Let's start with "Say Yeah," Wiz's minor 2007 hit. The song, which sampled Alice DeeJay's progressive trance cheese-fest "Better Off Alone," would fit right in with hip-hop and R&B's current obsession with four-to-the-floor dance. It came a little too early for that, though, and instead sat around on rap dorks' iTunes. His album never arrived; and in 2009, Wiz left his label, Warner Brothers. To stay current, he began releasing online mixtapes for free and collaborating with similar-minded rappers like former Cash Money Records member Curren$y. He ended 2009 with the aptly titled Deal Or No Deal on Pittsburgh-based Rostrum Records. In 2010, he went on the Deal Or No Deal tour with Yelawolf, another major-label reject who eventually reinvented himself thanks to the grassroots of the Internet.

Last year, when he rolled through North Carolina twice, the success he'd found was shocking. It came without the aid of conventional promotion, yet two sold-out rooms stuffed full of very young (and therefore, very Internet-savvy) kids screamed along to songs that were far away from the radio playlists. In July, Wiz signed with Atlantic Records, returning to the majors with "Black and Yellow." Though produced by Norwegian pop producers Stargate (Rihanna's "Only Girl (in the World)" and Katy Perry's "Firework"), "Black and Yellow" is an ode to his hometown of Pittsburgh. It boasts the same airy, tingling sounds Wiz has always rapped over; that is, it was a lot like his mixtape tracks.

Rolling Papers contains a bit more give-and-take (particularly in its hook-filled second half), but it could easily be another free mixtape. There are no big names and no female guests belting out sexy hooks. The only guests are Too Short (the father to Wiz's nasally hedonistic rapping style), his pot-rap pal Curren$y and Chevy Woods, a member of Wiz's rap crew, Taylor Gang. Most of the production is appropriately hazy and blissed-out. Wiz raps pretty much only about partying. Same as he ever was.

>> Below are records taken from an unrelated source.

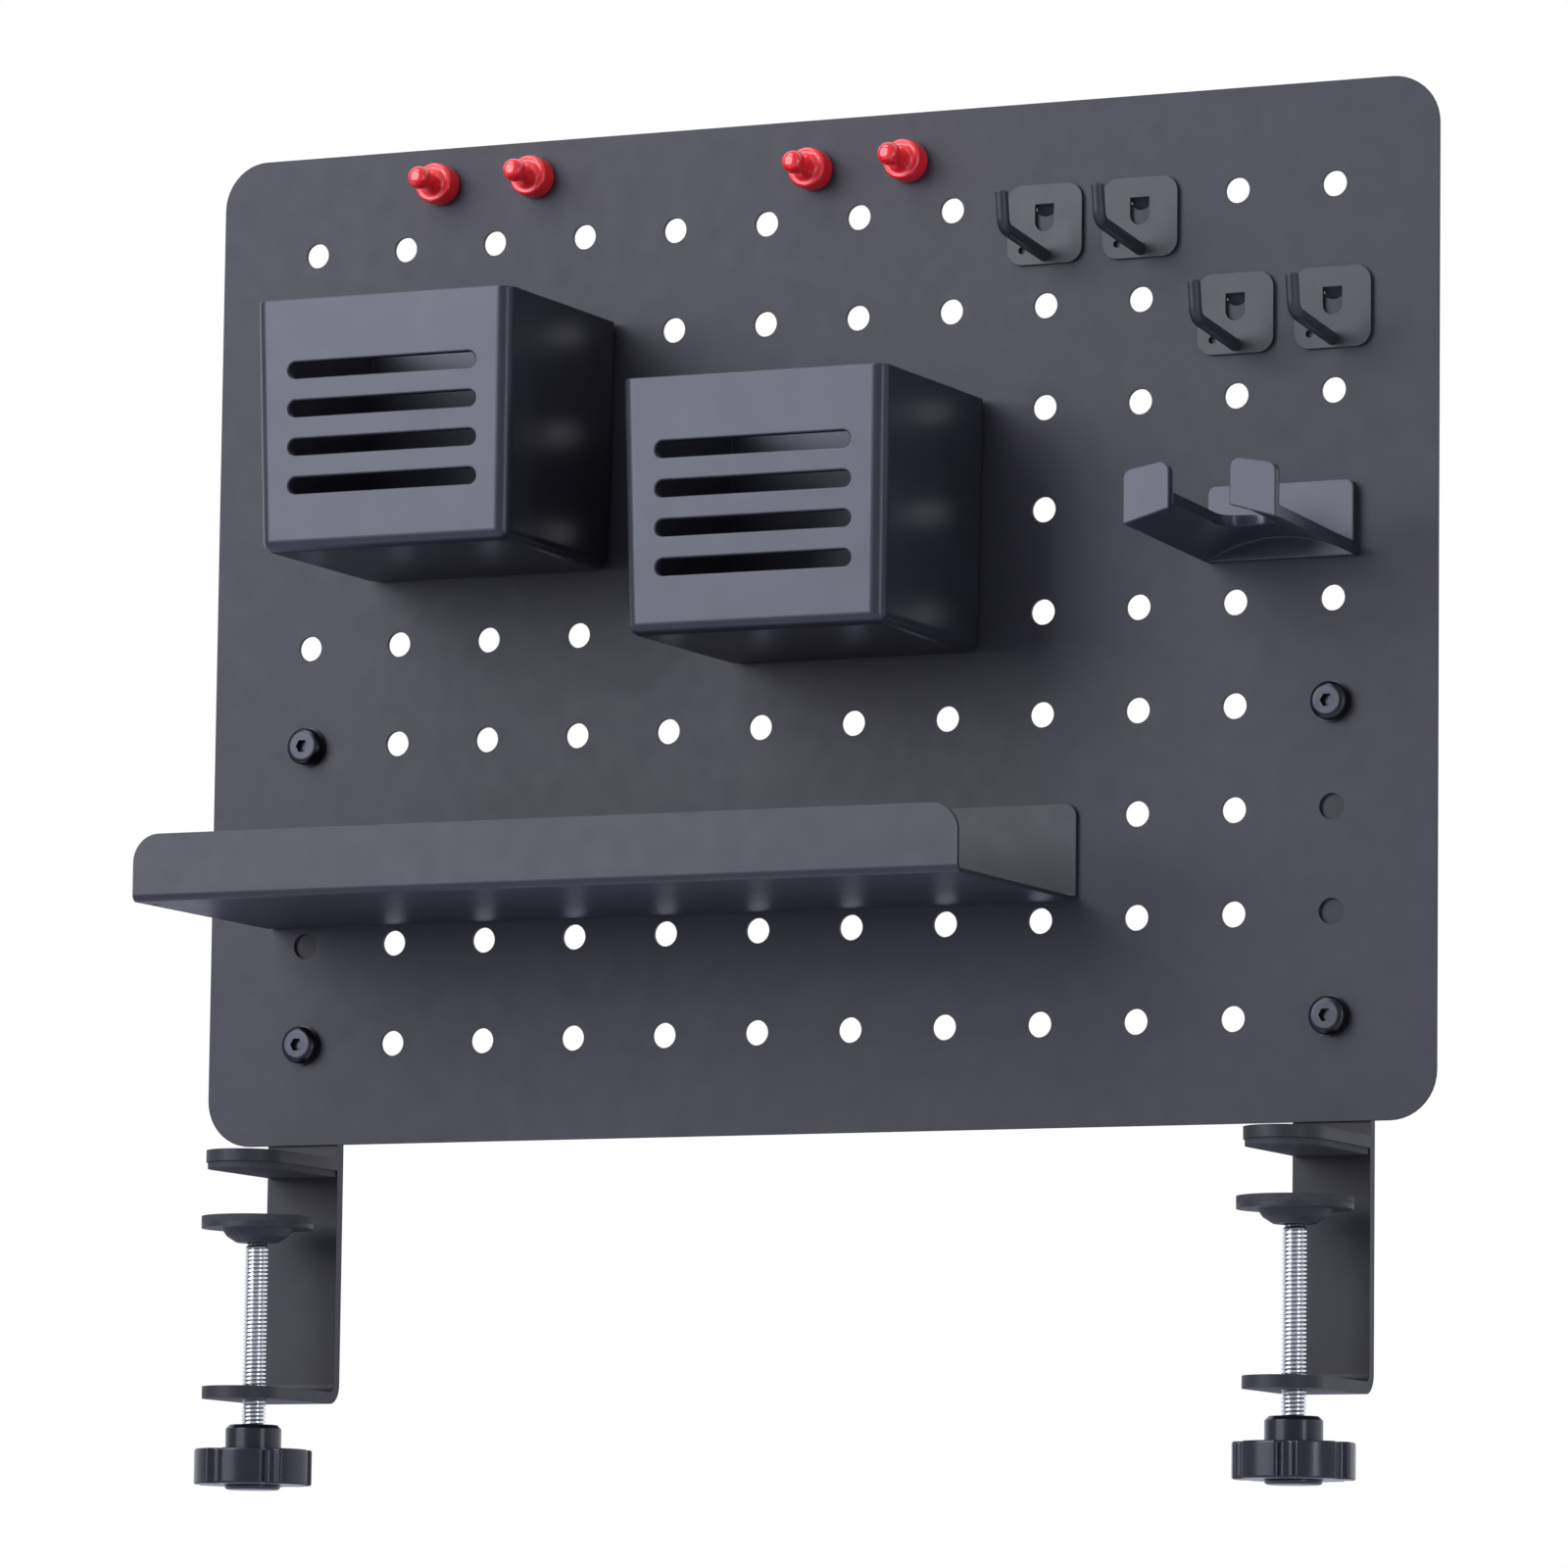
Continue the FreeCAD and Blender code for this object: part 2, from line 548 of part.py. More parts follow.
def build_hook(number, column, row):
    """Square plate with a punched tongue, and the bent rod welded to its front."""
    spot = (column_x(column), "0", row_z(row))
    plate = new_body(f"hook_plate_{number}", spot)
    front = "-dims.panel_thick - dims.seat_gap - dims.sheet_thick"
    box(plate, "Additive", "square", ("-dims.plate_side / 2", front, "dims.plate_rise - dims.plate_side"),
        ("dims.plate_side", "dims.sheet_thick", "dims.plate_side"))
    dress(plate, "Fillet", "corners", "dims.plate_corner", lambda edge: runs_along(edge, "y"))
    cylinder(plate, "Subtractive", "pinhole", "dims.pinhole_rad", "dims.sheet_thick * 3",
             ("dims.pinhole_x", f"{front} - dims.sheet_thick", "dims.pinhole_z"), ALONG_Y)
    add_tongue(plate, "tongue", "0")

    build_rod(number, spot, front)


def build_rod(number, spot, front):
    """Bent rod: a run that climbs slightly forward, an elbow, and a short upright that leans forward."""
    rod = new_body(f"hook_rod_{number}", spot)
    setback = "dims.rod_bend * tan((dims.rod_lean - dims.rod_climb) / 2)"

    def along_run(distance, rise="0"):
        """Expressions for a point along the run, and above it by rise."""
        return ("0", f"{front} - ({distance}) * cos(dims.rod_climb) + ({rise}) * sin(dims.rod_climb)",
                f"dims.rod_start_z + ({distance}) * sin(dims.rod_climb) + ({rise}) * cos(dims.rod_climb)")

    root = "-dims.sheet_thick"
    run_turn = FreeCAD.Rotation(X_AXIS, 90 - sheet.rod_climb)
    cylinder(rod, "Additive", "run", "dims.rod_rad", f"dims.rod_run - {setback} + dims.sheet_thick",
             along_run(root), run_turn)
    box(rod, "Subtractive", "weld_face", ("-dims.plate_side / 2", front, "-dims.plate_side"),
        ("dims.plate_side", "dims.sheet_thick * 3", "dims.plate_side"))
    climb = math.radians(sheet.rod_climb)
    elbow_turn = FreeCAD.Rotation(FreeCAD.Vector(0, -math.sin(climb), -math.cos(climb)),
                                  FreeCAD.Vector(0, -math.cos(climb), math.sin(climb)), -X_AXIS, "XYZ")
    solid(rod, "AdditiveTorus", "elbow",
          {"Radius1": "dims.rod_bend", "Radius2": "dims.rod_rad", "Angle3": "dims.rod_lean - dims.rod_climb"},
          along_run(f"dims.rod_run - {setback}", "dims.rod_bend"), elbow_turn)
    corner = along_run("dims.rod_run")
    cylinder(rod, "Additive", "upright", "dims.rod_rad", f"dims.rod_rise - {setback}",
             ("0", f"{corner[1]} - {setback} * cos(dims.rod_lean)", f"{corner[2]} + {setback} * sin(dims.rod_lean)"),
             FreeCAD.Rotation(X_AXIS, 90 - sheet.rod_lean))
    doc.recompute()
    tip_z = max(edge.Curve.Center.z for edge in rod.Tip.Shape.Edges if isinstance(edge.Curve, Part.Circle))
    dress(rod, "Chamfer", "tip", "dims.rod_chamfer", lambda edge: is_ring(edge, sheet.rod_rad, {"z": tip_z}))


def build_holder():
    """Forked, arched headphone arm on a back plate; its own origin is between its two peg holes."""
    holder = new_body("headphone_holder", (column_x(10.5), "0", row_z(3)))
    back = "(dims.panel_thick + dims.seat_gap)"
    half = "dims.holder_wide / 2"
    tilt = FreeCAD.Rotation(X_AXIS, 90 - sheet.arch_tilt)
    level = FreeCAD.Rotation(X_AXIS, -sheet.arch_tilt)
    axis_z = "dims.arch_crown - dims.arch_rad"
    cylinder(holder, "Additive", "arch", "dims.arch_rad + dims.arch_thick", f"dims.arch_front - {back}",
             ("0", f"-{back}", axis_z), tilt)
    cylinder(holder, "Subtractive", "under", "dims.arch_rad", "dims.arch_front * 2",
             ("0", f"-{back}", axis_z), tilt)
    span = ("dims.arch_rad * 2", "dims.arch_front * 2", "dims.arch_rad * 4")
    box(holder, "Subtractive", "left", ("-dims.tab_outer - dims.arch_rad * 2", "-dims.arch_front * 1.5",
                                        "-dims.arch_rad * 3"), span)
    box(holder, "Subtractive", "right", ("dims.tab_outer", "-dims.arch_front * 1.5", "-dims.arch_rad * 3"), span)
    box(holder, "Subtractive", "below", ("-dims.arch_rad", "-dims.arch_front * 1.5", "-dims.arch_rad * 3.5"),
        ("dims.arch_rad * 2", "dims.arch_front * 2", "dims.arch_rad * 2.8"), level)
    box(holder, "Subtractive", "notch", ("-dims.notch_rad", "-dims.arch_front * 1.5", "-dims.arch_rad"),
        ("dims.notch_rad * 2", "dims.arch_front * 1.5 - dims.notch_end - dims.notch_rad", "dims.arch_rad * 2"))
    cylinder(holder, "Subtractive", "notch_end", "dims.notch_rad", "dims.arch_rad * 2",
             ("0", "-dims.notch_end - dims.notch_rad", "-dims.arch_rad"))
    for side, sign in SIDES.items():
        turn = FreeCAD.Rotation(Z_AXIS, -90 * sign)
        front_y = "-dims.arch_front" if sign < 0 else "-dims.arch_front + dims.tab_thick"
        solid(holder, "AdditiveWedge", f"tab_{side}", {
            "Xmin": "0", "Xmax": "dims.tab_thick", "X2min": "0", "X2max": "dims.tab_thick",
            "Ymin": "dims.tab_inner", "Ymax": "dims.tab_outer",
            "Zmin": "dims.tab_inner_low", "Zmax": "dims.tab_inner_top",
            "Z2min": "dims.tab_outer_low", "Z2max": "dims.tab_outer_top"}, ("0", front_y, "0"), turn)
    box(holder, "Subtractive", "trim", ("-dims.arch_rad * 2", f"-{back}", "-dims.arch_rad * 2"),
        ("dims.arch_rad * 4", "dims.arch_front", "dims.arch_rad * 3"))
    box(holder, "Additive", "plate", (f"-{half}", f"-{back} - dims.holder_plate_thick",
                                      "dims.holder_plate_rise - dims.holder_plate_tall"),
        ("dims.holder_wide", "dims.holder_plate_thick", "dims.holder_plate_tall"))
    plate_y = -sheet.panel_thick - sheet.seat_gap - sheet.holder_plate_thick / 2
    dress(holder, "Fillet", "plate_corners", "dims.holder_corner",
          lambda edge: runs_along(edge, "y", {"y": plate_y, "z": sheet.holder_plate_rise}))
    tab_y = -sheet.arch_front + sheet.tab_thick / 2
    dress(holder, "Fillet", "tab_corners", "dims.tab_corner",
          lambda edge: runs_along(edge, "y", {"y": tab_y}) and edge.BoundBox.Center.z > -4)
    for side, sign in SIDES.items():
        add_lug(holder, f"lug_{side}", f"{sign} * dims.pitch / 2", "0", "0")


def build_magnet(number, x, z):
    """Push-pin magnet: a waisted plastic grip with a magnet disc set in its base."""
    spot = (str(x), "-dims.panel_thick", str(z))
    grip = new_body(f"magnet_grip_{number}", spot, TOWARDS_FRONT)
    for low, high in zip("abcdef", "bcdefg"):
        cone(grip, f"ring_{low}", (f"dims.pin_rad_{low}", f"dims.pin_rad_{high}"),
             f"dims.pin_out_{high} - dims.pin_out_{low}", ("0", "0", f"dims.pin_out_{low}"))
    cylinder(grip, "Subtractive", "pocket", "dims.disc_rad", "dims.disc_thick * 2", ("0", "0", "-dims.disc_thick"))
    disc = new_body(f"magnet_disc_{number}", spot, TOWARDS_FRONT)
    cylinder(disc, "Additive", "disc", "dims.disc_rad", "dims.disc_thick", ("0", "0", "0"))


def check_and_write():
    """Stops on any failed object or bad shape, then writes one STEP file for each sub-part."""
    doc.recompute()
    for made in doc.Objects:
        if "Invalid" in made.State or "Error" in made.State:
            raise RuntimeError(f"{made.Name}: {made.State}")
    for made in parts:
        shape = made.Shape
        if shape.isNull() or not shape.isValid() or not shape.Solids:
            raise RuntimeError(f"{made.Label}: bad shape")
        print(f"{made.Label}: {len(shape.Solids)} solid(s), {shape.Volume:.1f} mm3")
    os.makedirs("parts", exist_ok=True)
    for made in parts:
        made.Shape.exportStep(f"parts/{made.Label}.step")


build_panel()
for clamp_side in SIDES:
    build_clamp(clamp_side)
build_fasteners()
build_bin("bin_left", 2, 1)
build_bin("bin_right", 6, 2)
build_shelf()
for hook_number, (hook_column, hook_row) in enumerate(((8, 0), (9, 0), (10, 1), (11, 1)), start=1):
    build_hook(hook_number, hook_column, hook_row)
build_holder()
for pin_number, (pin_x, pin_z) in enumerate(((-104.4, 252.6), (-77.5, 252.7), (0.2, 249.4), (26.2, 249.7)), start=1):
    build_magnet(pin_number, pin_x, pin_z)
check_and_write()
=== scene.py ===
"""Looks of the pegboard tool wall: materials, clamp threads, push pins, floor, lights and camera. Metres."""
import bpy
import math
from mathutils import Matrix, Vector


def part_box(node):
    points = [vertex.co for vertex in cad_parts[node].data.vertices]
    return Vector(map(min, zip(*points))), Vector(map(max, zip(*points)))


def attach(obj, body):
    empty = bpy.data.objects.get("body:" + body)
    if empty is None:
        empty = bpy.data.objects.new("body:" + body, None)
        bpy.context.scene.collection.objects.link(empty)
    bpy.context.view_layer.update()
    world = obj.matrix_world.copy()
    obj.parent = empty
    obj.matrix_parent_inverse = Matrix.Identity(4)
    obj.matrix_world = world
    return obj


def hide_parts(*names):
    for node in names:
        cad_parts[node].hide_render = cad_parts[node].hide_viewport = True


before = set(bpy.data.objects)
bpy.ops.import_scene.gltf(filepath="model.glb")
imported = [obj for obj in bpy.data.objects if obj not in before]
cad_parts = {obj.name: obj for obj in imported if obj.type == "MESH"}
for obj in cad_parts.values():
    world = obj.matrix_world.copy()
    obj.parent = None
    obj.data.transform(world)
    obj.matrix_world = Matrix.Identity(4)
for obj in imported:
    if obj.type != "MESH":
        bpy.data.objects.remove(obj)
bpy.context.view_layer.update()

MM = 0.001
SIDES = ("left", "right")
SCREW_RAD = 3.0 * MM
THREAD_PITCH = 1.0 * MM
# height of the thread over its core, as a share of the pitch
THREAD_DEPTH = 0.61
TURN_STEPS = 40
LATHE_STEPS = 48
# the faint blue of the lights and of the highlights on plastic
COOL = (0.90, 0.91, 1.0)

# how the names of the nodes start that get each material
FINISHES = {
    "panel_coat": ["pegboard_panel"],
    "shelf_coat": ["shelf"],
    "clamp_coat": ["clamp_bracket_", "upper_arm_", "pressure_plate_"],
    "hook_coat": ["hook_plate_", "hook_rod_"],
    "black_screw": ["panel_screws", "panel_washers"],
    "bin_plastic": ["bin_"],
    "holder_plastic": ["headphone_holder"],
    "knob_plastic": ["knob_"],
    "rubber_pad": ["upper_pad_", "pressure_pad_"],
    "magnet_metal": ["magnet_disc_"],
}

# radius in mm and distance from the panel in mm along a push pin
PIN_PROFILE = [
    (4.9, 0.0), (5.3, 0.4), (5.28, 2.4), (5.15, 4.4), (4.85, 5.1), (4.4, 5.35), (3.9, 5.25), (3.3, 5.5),
    (2.75, 6.3), (2.35, 7.5), (2.2, 8.7), (2.45, 10.0), (2.8, 11.2), (2.88, 12.4), (2.5, 13.7), (1.5, 14.6),
    (0.0, 14.8)]


def new_material(name, color, roughness, metallic=0.0, specular=0.5, tint=(1.0, 1.0, 1.0)):
    """A principled material and its node tree."""
    material = bpy.data.materials.new(name)
    material.use_nodes = True
    shader = material.node_tree.nodes["Principled BSDF"]
    shader.inputs["Base Color"].default_value = (*color, 1.0)
    shader.inputs["Roughness"].default_value = roughness
    shader.inputs["Metallic"].default_value = metallic
    shader.inputs["Specular IOR Level"].default_value = specular
    shader.inputs["Specular Tint"].default_value = (*tint, 1.0)
    return material, material.node_tree, shader


def noise(tree, grain, detail=2.0):
    """Noise whose grains are about grain metres across, in the object's own space."""
    place = tree.nodes.new("ShaderNodeTexCoord")
    texture = tree.nodes.new("ShaderNodeTexNoise")
    texture.inputs["Scale"].default_value = 1.0 / grain
    texture.inputs["Detail"].default_value = detail
    tree.links.new(place.outputs["Object"], texture.inputs["Vector"])
    return texture.outputs["Fac"]


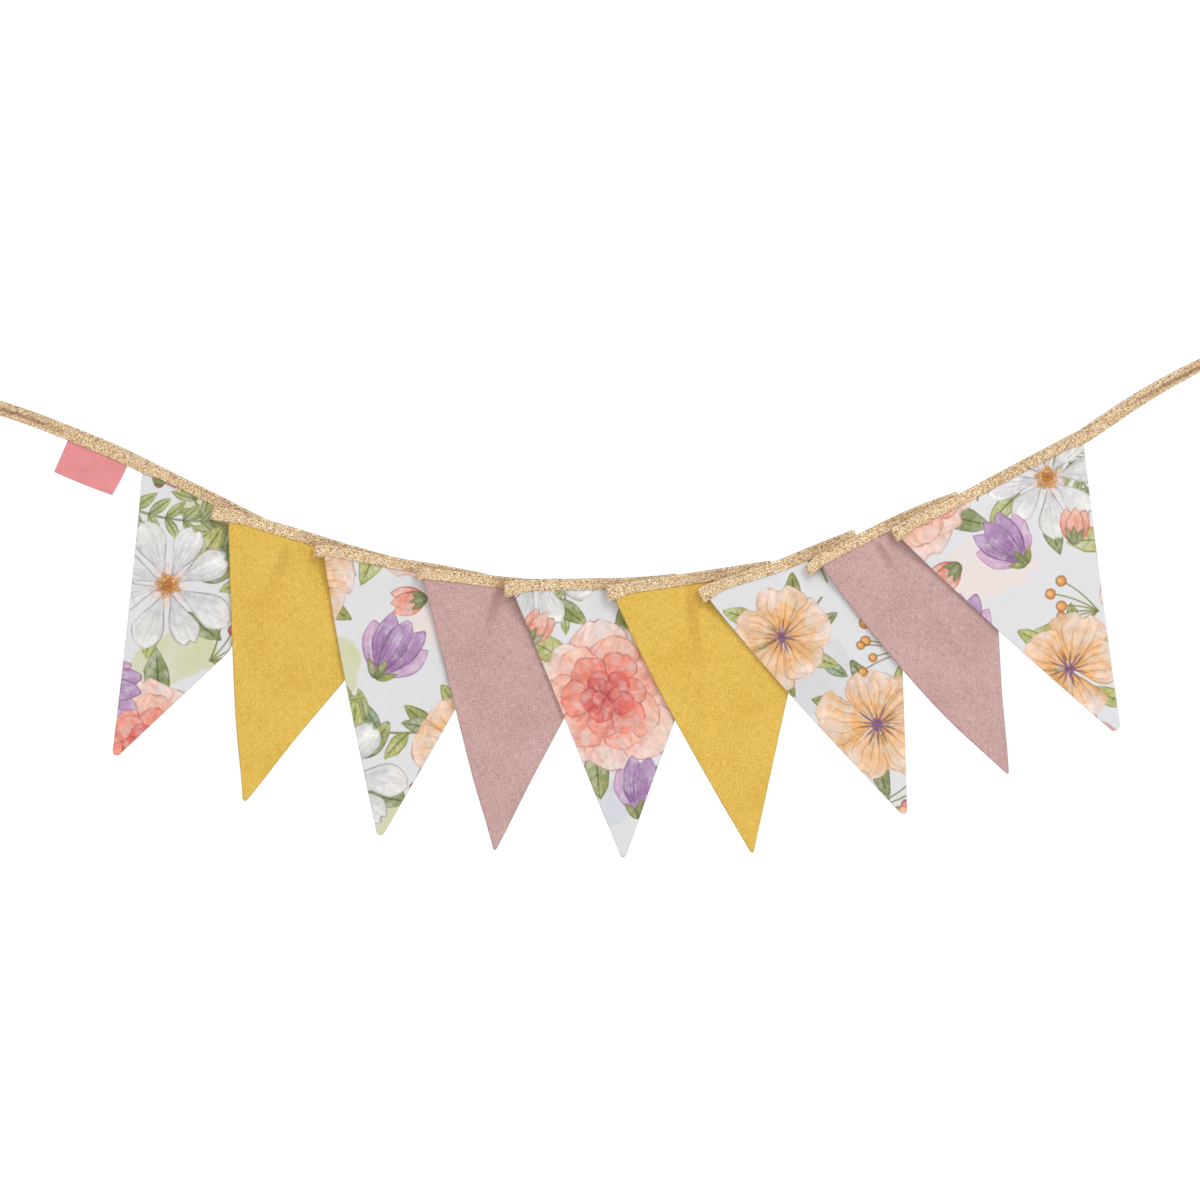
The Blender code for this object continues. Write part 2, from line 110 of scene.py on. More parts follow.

Indeed, the same gleefully immature goof who tweets about "plant life" and then gets busted for possession that very night begins his major-label debut with "When I'm Gone." It's his four-minute boast about wasting all his money as soon as possible on—yeah, you guessed right—weed and girls. Like most of Wiz's career, Rolling Papers sounds more like the musical big leagues entering Wiz's laid-back, faded world—and thankfully, finally not the other way around.